Stated exercise
Reproduce the following material exactly, including every line.
+--
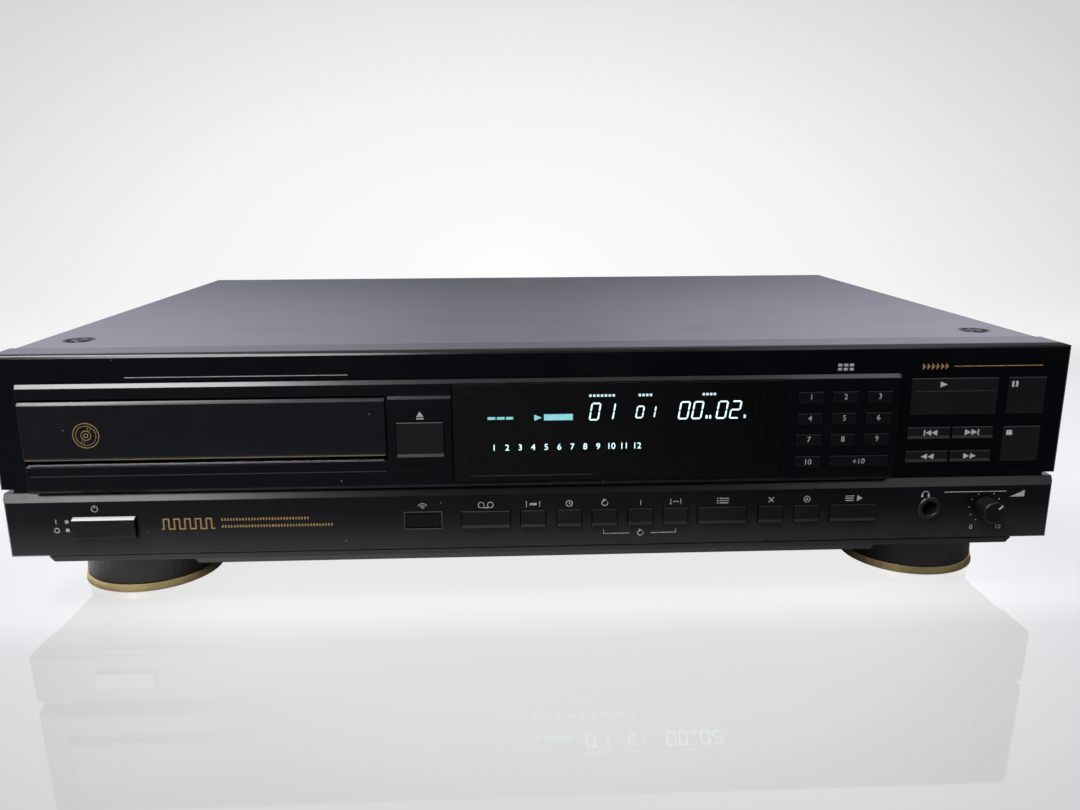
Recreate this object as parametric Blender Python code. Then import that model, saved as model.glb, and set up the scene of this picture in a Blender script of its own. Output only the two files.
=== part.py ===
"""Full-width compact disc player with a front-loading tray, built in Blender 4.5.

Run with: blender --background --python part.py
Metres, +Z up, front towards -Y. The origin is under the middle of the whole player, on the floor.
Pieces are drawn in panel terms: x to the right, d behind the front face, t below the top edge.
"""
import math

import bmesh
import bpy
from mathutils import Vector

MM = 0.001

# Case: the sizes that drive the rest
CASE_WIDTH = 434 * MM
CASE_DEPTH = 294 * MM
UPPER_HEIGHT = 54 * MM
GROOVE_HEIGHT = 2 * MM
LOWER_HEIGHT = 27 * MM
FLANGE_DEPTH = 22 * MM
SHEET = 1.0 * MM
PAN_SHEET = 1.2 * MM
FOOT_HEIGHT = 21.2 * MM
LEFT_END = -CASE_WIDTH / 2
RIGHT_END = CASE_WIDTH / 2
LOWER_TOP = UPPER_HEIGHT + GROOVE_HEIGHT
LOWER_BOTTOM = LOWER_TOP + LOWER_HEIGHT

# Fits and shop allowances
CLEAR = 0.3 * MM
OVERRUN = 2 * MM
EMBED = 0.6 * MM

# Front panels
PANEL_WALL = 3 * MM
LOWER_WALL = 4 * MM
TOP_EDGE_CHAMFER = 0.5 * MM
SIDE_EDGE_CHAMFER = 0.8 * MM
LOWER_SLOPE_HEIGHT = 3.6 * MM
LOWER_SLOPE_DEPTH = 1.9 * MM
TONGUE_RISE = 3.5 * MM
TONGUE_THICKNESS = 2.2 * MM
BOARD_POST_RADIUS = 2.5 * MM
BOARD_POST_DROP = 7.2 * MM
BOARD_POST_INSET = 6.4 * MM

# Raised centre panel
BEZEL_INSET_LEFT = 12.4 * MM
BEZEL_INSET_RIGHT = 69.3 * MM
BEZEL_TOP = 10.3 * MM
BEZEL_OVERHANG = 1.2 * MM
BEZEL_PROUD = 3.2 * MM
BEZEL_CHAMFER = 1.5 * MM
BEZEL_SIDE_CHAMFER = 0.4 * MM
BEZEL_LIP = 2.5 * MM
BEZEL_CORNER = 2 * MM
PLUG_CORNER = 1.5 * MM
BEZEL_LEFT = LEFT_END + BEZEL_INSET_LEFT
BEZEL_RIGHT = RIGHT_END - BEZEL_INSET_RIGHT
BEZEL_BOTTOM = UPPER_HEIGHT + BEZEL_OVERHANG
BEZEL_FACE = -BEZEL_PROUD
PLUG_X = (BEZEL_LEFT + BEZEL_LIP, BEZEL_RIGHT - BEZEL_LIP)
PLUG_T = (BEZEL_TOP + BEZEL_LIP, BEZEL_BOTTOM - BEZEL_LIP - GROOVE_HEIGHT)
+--
Exercise solution
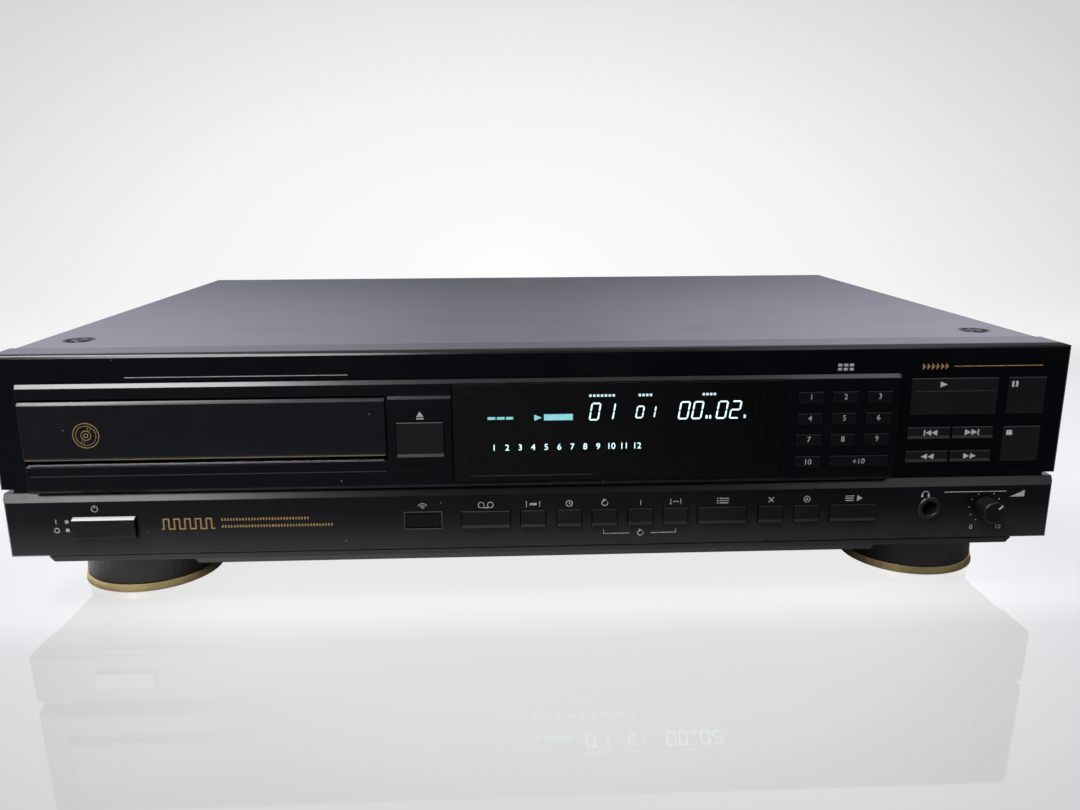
Recreate this object as parametric Blender Python code. Then import that model, saved as model.glb, and set up the scene of this picture in a Blender script of its own. Output only the two files.
=== part.py ===
"""Full-width compact disc player with a front-loading tray, built in Blender 4.5.

Run with: blender --background --python part.py
Metres, +Z up, front towards -Y. The origin is under the middle of the whole player, on the floor.
Pieces are drawn in panel terms: x to the right, d behind the front face, t below the top edge.
"""
import math

import bmesh
import bpy
from mathutils import Vector

MM = 0.001

# Case: the sizes that drive the rest
CASE_WIDTH = 434 * MM
CASE_DEPTH = 294 * MM
UPPER_HEIGHT = 54 * MM
GROOVE_HEIGHT = 2 * MM
LOWER_HEIGHT = 27 * MM
FLANGE_DEPTH = 22 * MM
SHEET = 1.0 * MM
PAN_SHEET = 1.2 * MM
FOOT_HEIGHT = 21.2 * MM
LEFT_END = -CASE_WIDTH / 2
RIGHT_END = CASE_WIDTH / 2
LOWER_TOP = UPPER_HEIGHT + GROOVE_HEIGHT
LOWER_BOTTOM = LOWER_TOP + LOWER_HEIGHT

# Fits and shop allowances
CLEAR = 0.3 * MM
OVERRUN = 2 * MM
EMBED = 0.6 * MM

# Front panels
PANEL_WALL = 3 * MM
LOWER_WALL = 4 * MM
TOP_EDGE_CHAMFER = 0.5 * MM
SIDE_EDGE_CHAMFER = 0.8 * MM
LOWER_SLOPE_HEIGHT = 3.6 * MM
LOWER_SLOPE_DEPTH = 1.9 * MM
TONGUE_RISE = 3.5 * MM
TONGUE_THICKNESS = 2.2 * MM
BOARD_POST_RADIUS = 2.5 * MM
BOARD_POST_DROP = 7.2 * MM
BOARD_POST_INSET = 6.4 * MM

# Raised centre panel
BEZEL_INSET_LEFT = 12.4 * MM
BEZEL_INSET_RIGHT = 69.3 * MM
BEZEL_TOP = 10.3 * MM
BEZEL_OVERHANG = 1.2 * MM
BEZEL_PROUD = 3.2 * MM
BEZEL_CHAMFER = 1.5 * MM
BEZEL_SIDE_CHAMFER = 0.4 * MM
BEZEL_LIP = 2.5 * MM
BEZEL_CORNER = 2 * MM
PLUG_CORNER = 1.5 * MM
BEZEL_LEFT = LEFT_END + BEZEL_INSET_LEFT
BEZEL_RIGHT = RIGHT_END - BEZEL_INSET_RIGHT
BEZEL_BOTTOM = UPPER_HEIGHT + BEZEL_OVERHANG
BEZEL_FACE = -BEZEL_PROUD
PLUG_X = (BEZEL_LEFT + BEZEL_LIP, BEZEL_RIGHT - BEZEL_LIP)
PLUG_T = (BEZEL_TOP + BEZEL_LIP, BEZEL_BOTTOM - BEZEL_LIP - GROOVE_HEIGHT)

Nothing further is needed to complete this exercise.